— Required work —
Extract every line of the material below and reproduce it faithfully.

====

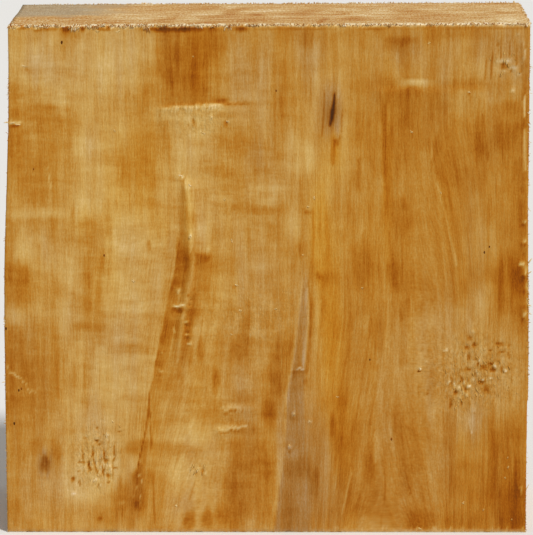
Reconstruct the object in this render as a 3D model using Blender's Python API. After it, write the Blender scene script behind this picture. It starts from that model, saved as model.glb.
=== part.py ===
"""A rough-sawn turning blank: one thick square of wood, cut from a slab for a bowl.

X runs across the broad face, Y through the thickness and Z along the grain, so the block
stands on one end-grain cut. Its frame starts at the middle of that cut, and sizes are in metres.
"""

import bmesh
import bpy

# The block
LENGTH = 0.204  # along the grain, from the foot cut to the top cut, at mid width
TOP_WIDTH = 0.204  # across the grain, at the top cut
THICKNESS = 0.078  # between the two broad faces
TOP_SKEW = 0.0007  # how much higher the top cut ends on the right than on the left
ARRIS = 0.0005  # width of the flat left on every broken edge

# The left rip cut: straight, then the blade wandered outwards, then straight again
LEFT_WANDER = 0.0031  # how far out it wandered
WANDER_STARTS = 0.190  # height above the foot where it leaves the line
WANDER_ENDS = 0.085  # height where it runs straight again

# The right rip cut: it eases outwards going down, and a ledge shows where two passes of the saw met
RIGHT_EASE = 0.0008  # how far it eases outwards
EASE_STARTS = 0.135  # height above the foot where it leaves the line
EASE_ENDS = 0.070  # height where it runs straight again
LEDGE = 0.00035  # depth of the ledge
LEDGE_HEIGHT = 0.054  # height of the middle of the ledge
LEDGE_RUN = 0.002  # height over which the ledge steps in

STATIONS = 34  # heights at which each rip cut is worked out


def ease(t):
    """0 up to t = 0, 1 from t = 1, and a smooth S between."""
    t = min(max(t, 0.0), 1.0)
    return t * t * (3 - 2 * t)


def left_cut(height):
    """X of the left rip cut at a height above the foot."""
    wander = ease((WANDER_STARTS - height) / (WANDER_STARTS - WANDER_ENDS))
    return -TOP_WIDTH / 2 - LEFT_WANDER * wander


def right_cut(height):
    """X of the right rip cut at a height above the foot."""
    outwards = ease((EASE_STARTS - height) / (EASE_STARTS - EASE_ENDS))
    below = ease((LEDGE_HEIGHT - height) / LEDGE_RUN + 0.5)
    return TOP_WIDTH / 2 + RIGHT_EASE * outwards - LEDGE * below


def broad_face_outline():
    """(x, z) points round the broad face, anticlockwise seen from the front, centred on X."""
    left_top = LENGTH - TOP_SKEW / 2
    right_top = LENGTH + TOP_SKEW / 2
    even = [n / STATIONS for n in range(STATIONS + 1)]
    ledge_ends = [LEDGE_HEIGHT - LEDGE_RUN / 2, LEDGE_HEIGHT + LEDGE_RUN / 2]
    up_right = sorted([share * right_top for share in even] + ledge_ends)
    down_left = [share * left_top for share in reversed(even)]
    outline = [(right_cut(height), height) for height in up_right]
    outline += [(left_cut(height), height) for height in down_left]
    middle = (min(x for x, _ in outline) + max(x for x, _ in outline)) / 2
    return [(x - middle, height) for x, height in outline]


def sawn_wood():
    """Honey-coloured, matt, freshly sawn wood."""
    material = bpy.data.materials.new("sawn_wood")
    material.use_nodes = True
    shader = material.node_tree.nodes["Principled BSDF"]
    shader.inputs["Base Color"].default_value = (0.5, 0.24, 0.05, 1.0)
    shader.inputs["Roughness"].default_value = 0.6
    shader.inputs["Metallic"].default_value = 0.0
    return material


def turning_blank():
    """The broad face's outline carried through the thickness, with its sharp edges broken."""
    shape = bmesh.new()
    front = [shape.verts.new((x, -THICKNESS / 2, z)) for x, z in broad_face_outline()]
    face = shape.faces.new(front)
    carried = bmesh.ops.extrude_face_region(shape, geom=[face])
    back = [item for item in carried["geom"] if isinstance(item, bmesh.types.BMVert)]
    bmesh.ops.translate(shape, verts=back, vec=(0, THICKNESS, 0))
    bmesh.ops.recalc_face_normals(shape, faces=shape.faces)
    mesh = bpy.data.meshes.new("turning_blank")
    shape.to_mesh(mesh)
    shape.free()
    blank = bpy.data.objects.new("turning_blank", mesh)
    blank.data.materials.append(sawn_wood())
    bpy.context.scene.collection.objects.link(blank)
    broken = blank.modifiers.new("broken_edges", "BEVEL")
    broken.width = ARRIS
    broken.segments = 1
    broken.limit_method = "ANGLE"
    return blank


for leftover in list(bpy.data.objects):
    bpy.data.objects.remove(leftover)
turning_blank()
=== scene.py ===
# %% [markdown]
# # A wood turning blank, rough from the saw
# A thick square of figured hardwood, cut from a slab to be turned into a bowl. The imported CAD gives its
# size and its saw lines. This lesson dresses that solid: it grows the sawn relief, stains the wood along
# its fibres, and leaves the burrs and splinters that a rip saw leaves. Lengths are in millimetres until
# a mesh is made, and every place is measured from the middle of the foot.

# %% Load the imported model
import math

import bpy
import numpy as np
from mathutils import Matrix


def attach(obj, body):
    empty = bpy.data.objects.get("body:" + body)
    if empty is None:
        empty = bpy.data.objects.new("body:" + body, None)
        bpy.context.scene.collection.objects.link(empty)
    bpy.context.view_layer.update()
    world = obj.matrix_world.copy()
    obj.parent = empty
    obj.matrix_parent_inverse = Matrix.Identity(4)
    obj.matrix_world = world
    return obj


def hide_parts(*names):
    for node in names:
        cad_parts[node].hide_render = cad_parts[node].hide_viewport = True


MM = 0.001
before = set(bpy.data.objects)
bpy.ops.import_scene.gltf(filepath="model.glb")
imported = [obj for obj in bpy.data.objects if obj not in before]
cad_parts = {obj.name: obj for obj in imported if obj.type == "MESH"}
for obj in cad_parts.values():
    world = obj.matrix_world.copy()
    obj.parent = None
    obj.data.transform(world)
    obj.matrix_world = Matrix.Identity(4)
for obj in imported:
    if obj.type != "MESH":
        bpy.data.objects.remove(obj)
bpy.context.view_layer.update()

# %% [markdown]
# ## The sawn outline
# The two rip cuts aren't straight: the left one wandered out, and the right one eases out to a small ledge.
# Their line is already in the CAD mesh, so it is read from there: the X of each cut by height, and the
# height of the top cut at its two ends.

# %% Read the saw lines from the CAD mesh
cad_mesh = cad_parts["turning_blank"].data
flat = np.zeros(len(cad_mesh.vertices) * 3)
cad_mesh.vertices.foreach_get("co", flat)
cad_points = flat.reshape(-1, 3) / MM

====

— Complete answer —
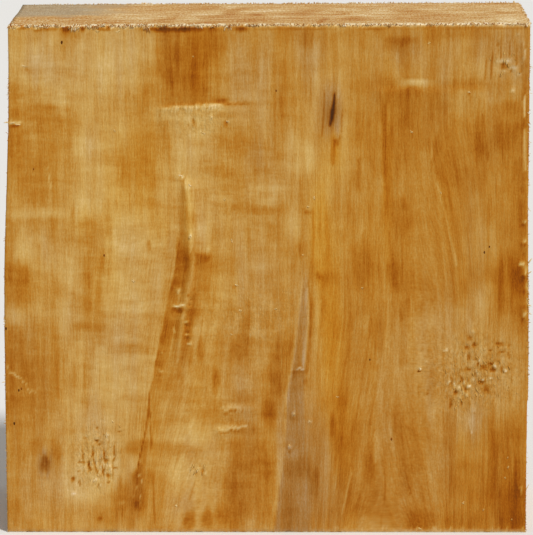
Reconstruct the object in this render as a 3D model using Blender's Python API. After it, write the Blender scene script behind this picture. It starts from that model, saved as model.glb.
=== part.py ===
"""A rough-sawn turning blank: one thick square of wood, cut from a slab for a bowl.

X runs across the broad face, Y through the thickness and Z along the grain, so the block
stands on one end-grain cut. Its frame starts at the middle of that cut, and sizes are in metres.
"""

import bmesh
import bpy

# The block
LENGTH = 0.204  # along the grain, from the foot cut to the top cut, at mid width
TOP_WIDTH = 0.204  # across the grain, at the top cut
THICKNESS = 0.078  # between the two broad faces
TOP_SKEW = 0.0007  # how much higher the top cut ends on the right than on the left
ARRIS = 0.0005  # width of the flat left on every broken edge

# The left rip cut: straight, then the blade wandered outwards, then straight again
LEFT_WANDER = 0.0031  # how far out it wandered
WANDER_STARTS = 0.190  # height above the foot where it leaves the line
WANDER_ENDS = 0.085  # height where it runs straight again

# The right rip cut: it eases outwards going down, and a ledge shows where two passes of the saw met
RIGHT_EASE = 0.0008  # how far it eases outwards
EASE_STARTS = 0.135  # height above the foot where it leaves the line
EASE_ENDS = 0.070  # height where it runs straight again
LEDGE = 0.00035  # depth of the ledge
LEDGE_HEIGHT = 0.054  # height of the middle of the ledge
LEDGE_RUN = 0.002  # height over which the ledge steps in

STATIONS = 34  # heights at which each rip cut is worked out


def ease(t):
    """0 up to t = 0, 1 from t = 1, and a smooth S between."""
    t = min(max(t, 0.0), 1.0)
    return t * t * (3 - 2 * t)


def left_cut(height):
    """X of the left rip cut at a height above the foot."""
    wander = ease((WANDER_STARTS - height) / (WANDER_STARTS - WANDER_ENDS))
    return -TOP_WIDTH / 2 - LEFT_WANDER * wander


def right_cut(height):
    """X of the right rip cut at a height above the foot."""
    outwards = ease((EASE_STARTS - height) / (EASE_STARTS - EASE_ENDS))
    below = ease((LEDGE_HEIGHT - height) / LEDGE_RUN + 0.5)
    return TOP_WIDTH / 2 + RIGHT_EASE * outwards - LEDGE * below


def broad_face_outline():
    """(x, z) points round the broad face, anticlockwise seen from the front, centred on X."""
    left_top = LENGTH - TOP_SKEW / 2
    right_top = LENGTH + TOP_SKEW / 2
    even = [n / STATIONS for n in range(STATIONS + 1)]
    ledge_ends = [LEDGE_HEIGHT - LEDGE_RUN / 2, LEDGE_HEIGHT + LEDGE_RUN / 2]
    up_right = sorted([share * right_top for share in even] + ledge_ends)
    down_left = [share * left_top for share in reversed(even)]
    outline = [(right_cut(height), height) for height in up_right]
    outline += [(left_cut(height), height) for height in down_left]
    middle = (min(x for x, _ in outline) + max(x for x, _ in outline)) / 2
    return [(x - middle, height) for x, height in outline]


def sawn_wood():
    """Honey-coloured, matt, freshly sawn wood."""
    material = bpy.data.materials.new("sawn_wood")
    material.use_nodes = True
    shader = material.node_tree.nodes["Principled BSDF"]
    shader.inputs["Base Color"].default_value = (0.5, 0.24, 0.05, 1.0)
    shader.inputs["Roughness"].default_value = 0.6
    shader.inputs["Metallic"].default_value = 0.0
    return material


def turning_blank():
    """The broad face's outline carried through the thickness, with its sharp edges broken."""
    shape = bmesh.new()
    front = [shape.verts.new((x, -THICKNESS / 2, z)) for x, z in broad_face_outline()]
    face = shape.faces.new(front)
    carried = bmesh.ops.extrude_face_region(shape, geom=[face])
    back = [item for item in carried["geom"] if isinstance(item, bmesh.types.BMVert)]
    bmesh.ops.translate(shape, verts=back, vec=(0, THICKNESS, 0))
    bmesh.ops.recalc_face_normals(shape, faces=shape.faces)
    mesh = bpy.data.meshes.new("turning_blank")
    shape.to_mesh(mesh)
    shape.free()
    blank = bpy.data.objects.new("turning_blank", mesh)
    blank.data.materials.append(sawn_wood())
    bpy.context.scene.collection.objects.link(blank)
    broken = blank.modifiers.new("broken_edges", "BEVEL")
    broken.width = ARRIS
    broken.segments = 1
    broken.limit_method = "ANGLE"
    return blank


for leftover in list(bpy.data.objects):
    bpy.data.objects.remove(leftover)
turning_blank()
=== scene.py ===
# %% [markdown]
# # A wood turning blank, rough from the saw
# A thick square of figured hardwood, cut from a slab to be turned into a bowl. The imported CAD gives its
# size and its saw lines. This lesson dresses that solid: it grows the sawn relief, stains the wood along
# its fibres, and leaves the burrs and splinters that a rip saw leaves. Lengths are in millimetres until
# a mesh is made, and every place is measured from the middle of the foot.

# %% Load the imported model
import math

import bpy
import numpy as np
from mathutils import Matrix


def attach(obj, body):
    empty = bpy.data.objects.get("body:" + body)
    if empty is None:
        empty = bpy.data.objects.new("body:" + body, None)
        bpy.context.scene.collection.objects.link(empty)
    bpy.context.view_layer.update()
    world = obj.matrix_world.copy()
    obj.parent = empty
    obj.matrix_parent_inverse = Matrix.Identity(4)
    obj.matrix_world = world
    return obj


def hide_parts(*names):
    for node in names:
        cad_parts[node].hide_render = cad_parts[node].hide_viewport = True


MM = 0.001
before = set(bpy.data.objects)
bpy.ops.import_scene.gltf(filepath="model.glb")
imported = [obj for obj in bpy.data.objects if obj not in before]
cad_parts = {obj.name: obj for obj in imported if obj.type == "MESH"}
for obj in cad_parts.values():
    world = obj.matrix_world.copy()
    obj.parent = None
    obj.data.transform(world)
    obj.matrix_world = Matrix.Identity(4)
for obj in imported:
    if obj.type != "MESH":
        bpy.data.objects.remove(obj)
bpy.context.view_layer.update()

# %% [markdown]
# ## The sawn outline
# The two rip cuts aren't straight: the left one wandered out, and the right one eases out to a small ledge.
# Their line is already in the CAD mesh, so it is read from there: the X of each cut by height, and the
# height of the top cut at its two ends.

# %% Read the saw lines from the CAD mesh
cad_mesh = cad_parts["turning_blank"].data
flat = np.zeros(len(cad_mesh.vertices) * 3)
cad_mesh.vertices.foreach_get("co", flat)
cad_points = flat.reshape(-1, 3) / MM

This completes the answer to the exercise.